— start of RECORDED DATA —
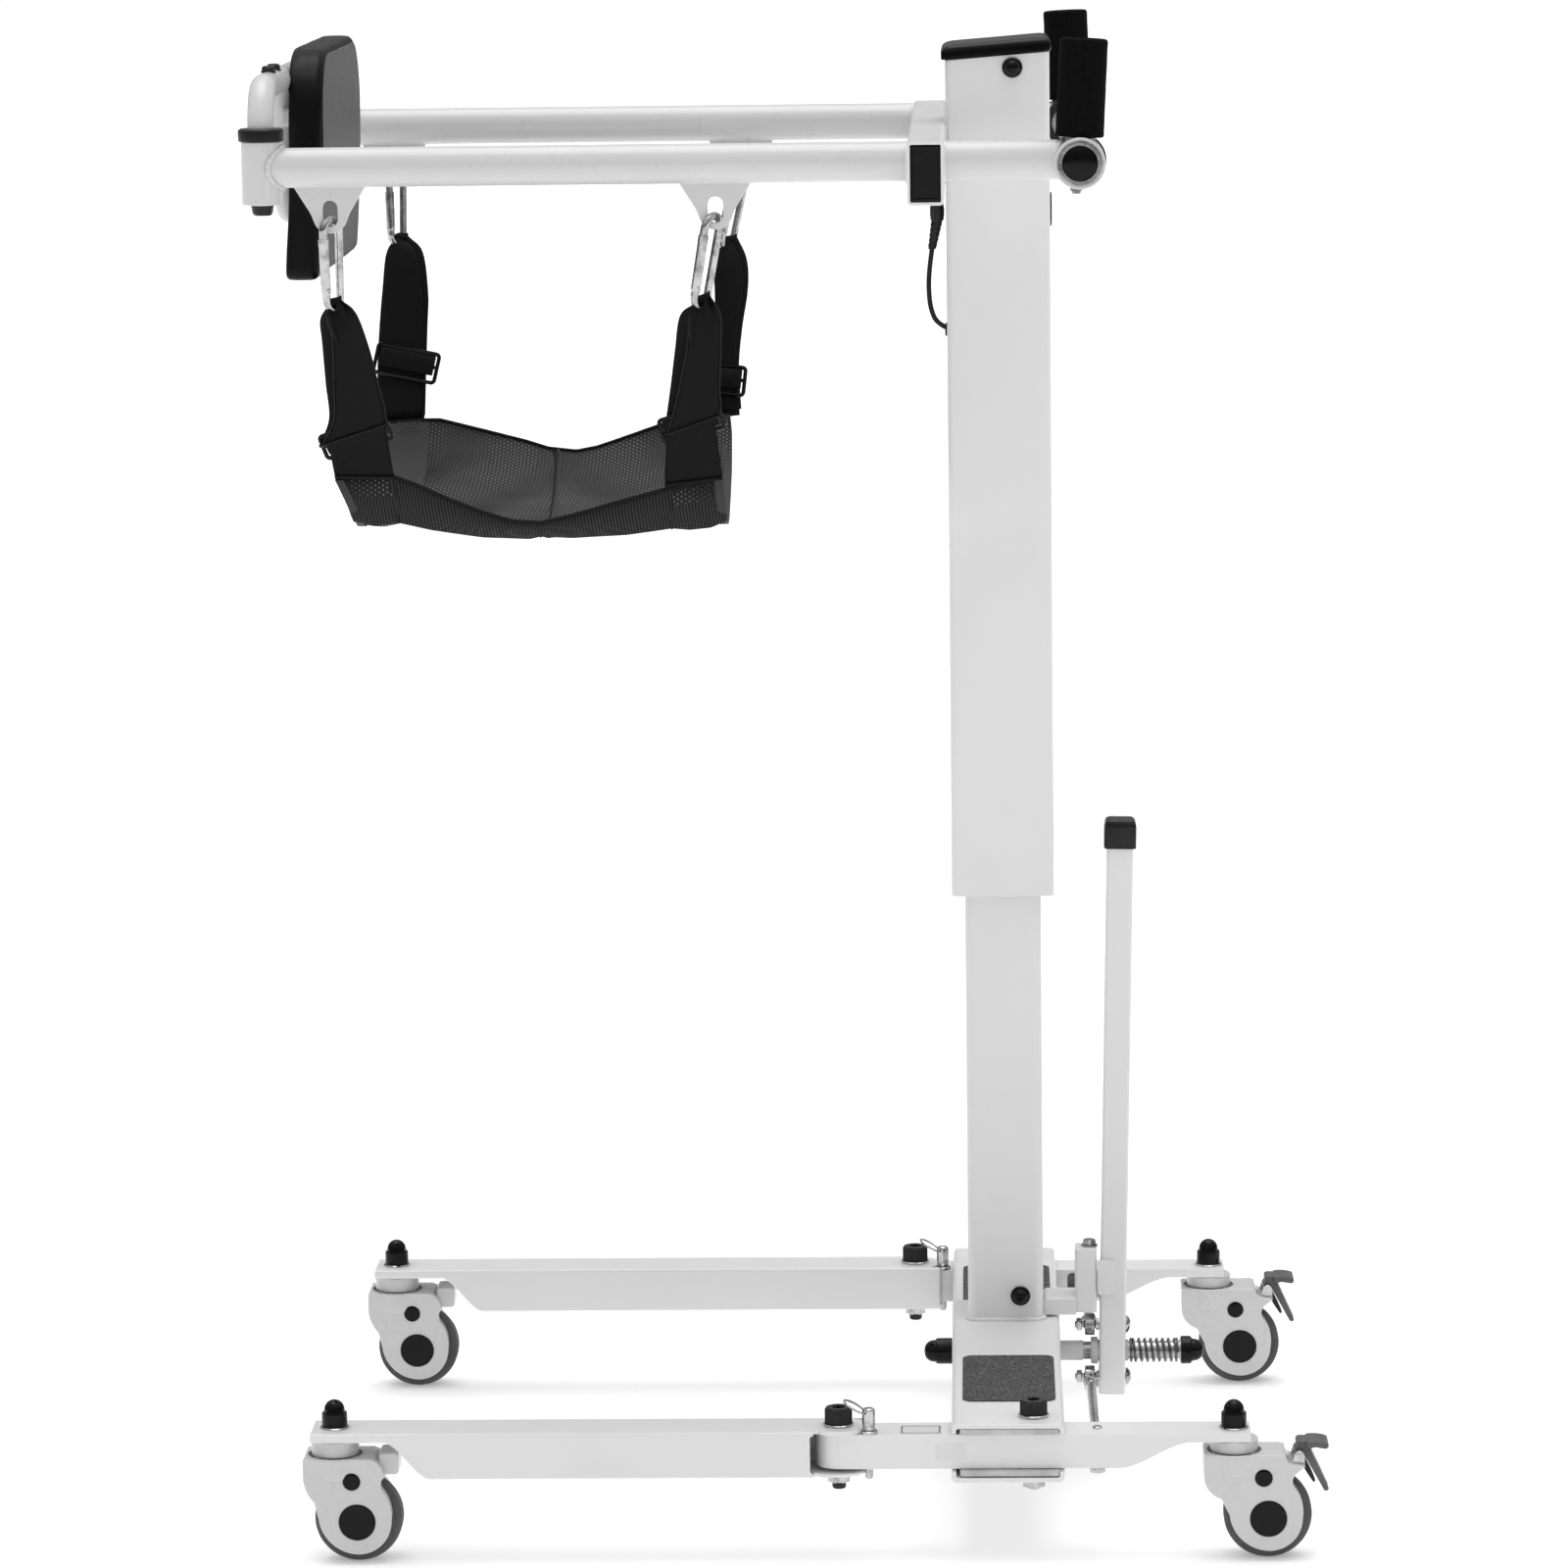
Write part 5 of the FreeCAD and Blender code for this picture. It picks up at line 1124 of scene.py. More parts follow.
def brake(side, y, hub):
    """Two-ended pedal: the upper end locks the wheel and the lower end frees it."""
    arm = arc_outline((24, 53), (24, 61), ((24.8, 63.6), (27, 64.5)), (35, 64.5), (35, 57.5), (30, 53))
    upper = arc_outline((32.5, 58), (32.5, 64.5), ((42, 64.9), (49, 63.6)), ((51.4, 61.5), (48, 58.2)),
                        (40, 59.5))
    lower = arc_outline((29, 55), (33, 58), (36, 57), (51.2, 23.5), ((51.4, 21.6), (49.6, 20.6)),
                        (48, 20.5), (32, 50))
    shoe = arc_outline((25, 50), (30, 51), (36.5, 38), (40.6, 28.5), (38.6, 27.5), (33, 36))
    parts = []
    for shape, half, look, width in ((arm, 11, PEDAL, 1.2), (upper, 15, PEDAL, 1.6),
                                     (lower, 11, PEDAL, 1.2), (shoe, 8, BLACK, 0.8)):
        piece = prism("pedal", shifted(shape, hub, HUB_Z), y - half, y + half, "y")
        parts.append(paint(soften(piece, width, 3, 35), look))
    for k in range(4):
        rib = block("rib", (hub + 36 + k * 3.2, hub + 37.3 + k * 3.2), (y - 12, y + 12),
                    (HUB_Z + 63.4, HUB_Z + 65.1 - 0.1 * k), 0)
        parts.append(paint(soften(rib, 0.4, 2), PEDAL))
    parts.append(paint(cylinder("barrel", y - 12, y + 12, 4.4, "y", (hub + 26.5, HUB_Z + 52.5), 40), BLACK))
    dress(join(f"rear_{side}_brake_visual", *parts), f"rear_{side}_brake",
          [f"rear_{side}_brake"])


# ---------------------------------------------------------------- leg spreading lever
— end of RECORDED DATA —
TASK BRIEF: Extract the data exactly as given.

ANSWER TO THE TASK:
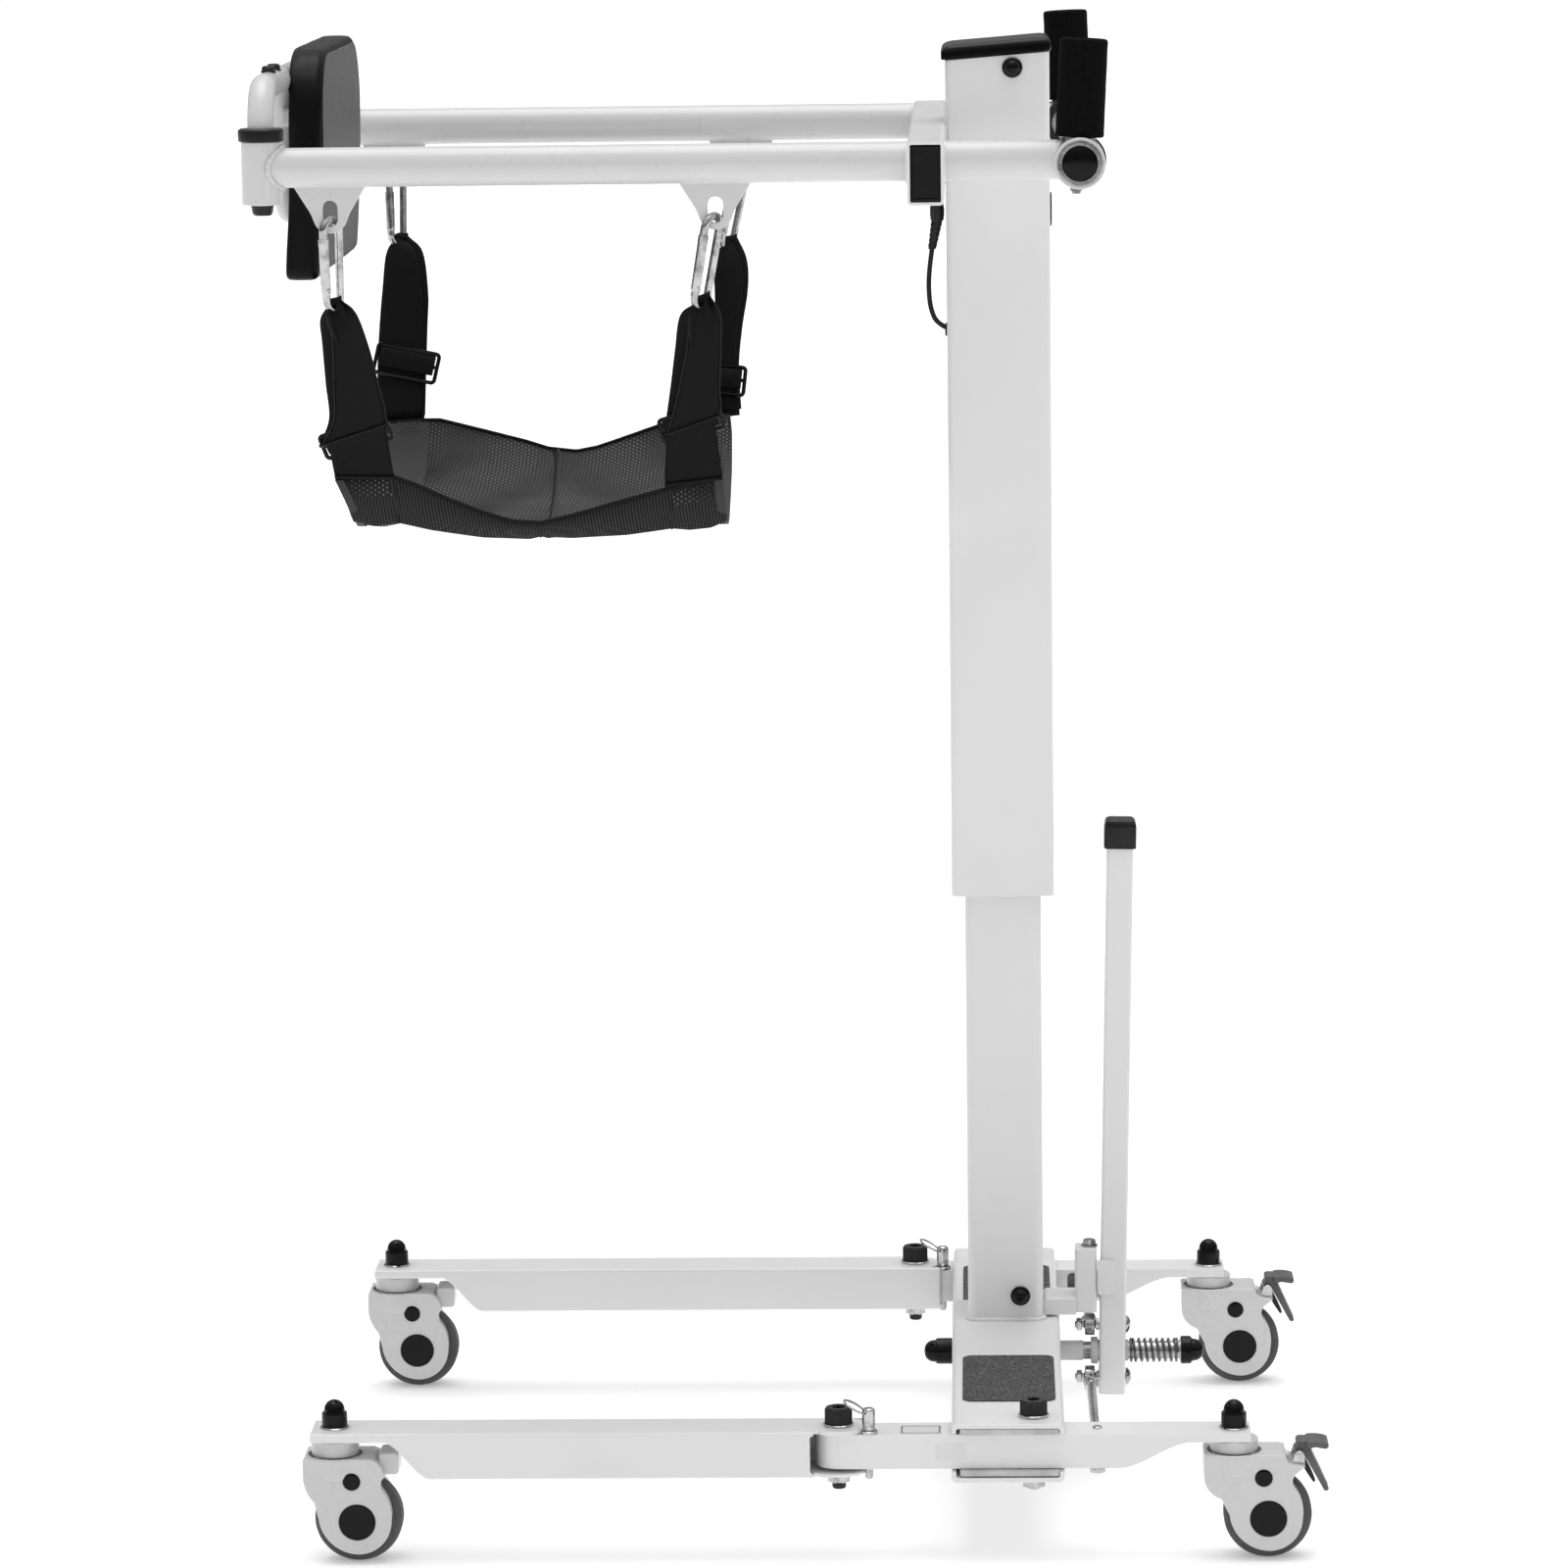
Write part 5 of the FreeCAD and Blender code for this picture. It picks up at line 1124 of scene.py. More parts follow.
def brake(side, y, hub):
    """Two-ended pedal: the upper end locks the wheel and the lower end frees it."""
    arm = arc_outline((24, 53), (24, 61), ((24.8, 63.6), (27, 64.5)), (35, 64.5), (35, 57.5), (30, 53))
    upper = arc_outline((32.5, 58), (32.5, 64.5), ((42, 64.9), (49, 63.6)), ((51.4, 61.5), (48, 58.2)),
                        (40, 59.5))
    lower = arc_outline((29, 55), (33, 58), (36, 57), (51.2, 23.5), ((51.4, 21.6), (49.6, 20.6)),
                        (48, 20.5), (32, 50))
    shoe = arc_outline((25, 50), (30, 51), (36.5, 38), (40.6, 28.5), (38.6, 27.5), (33, 36))
    parts = []
    for shape, half, look, width in ((arm, 11, PEDAL, 1.2), (upper, 15, PEDAL, 1.6),
                                     (lower, 11, PEDAL, 1.2), (shoe, 8, BLACK, 0.8)):
        piece = prism("pedal", shifted(shape, hub, HUB_Z), y - half, y + half, "y")
        parts.append(paint(soften(piece, width, 3, 35), look))
    for k in range(4):
        rib = block("rib", (hub + 36 + k * 3.2, hub + 37.3 + k * 3.2), (y - 12, y + 12),
                    (HUB_Z + 63.4, HUB_Z + 65.1 - 0.1 * k), 0)
        parts.append(paint(soften(rib, 0.4, 2), PEDAL))
    parts.append(paint(cylinder("barrel", y - 12, y + 12, 4.4, "y", (hub + 26.5, HUB_Z + 52.5), 40), BLACK))
    dress(join(f"rear_{side}_brake_visual", *parts), f"rear_{side}_brake",
          [f"rear_{side}_brake"])


# ---------------------------------------------------------------- leg spreading lever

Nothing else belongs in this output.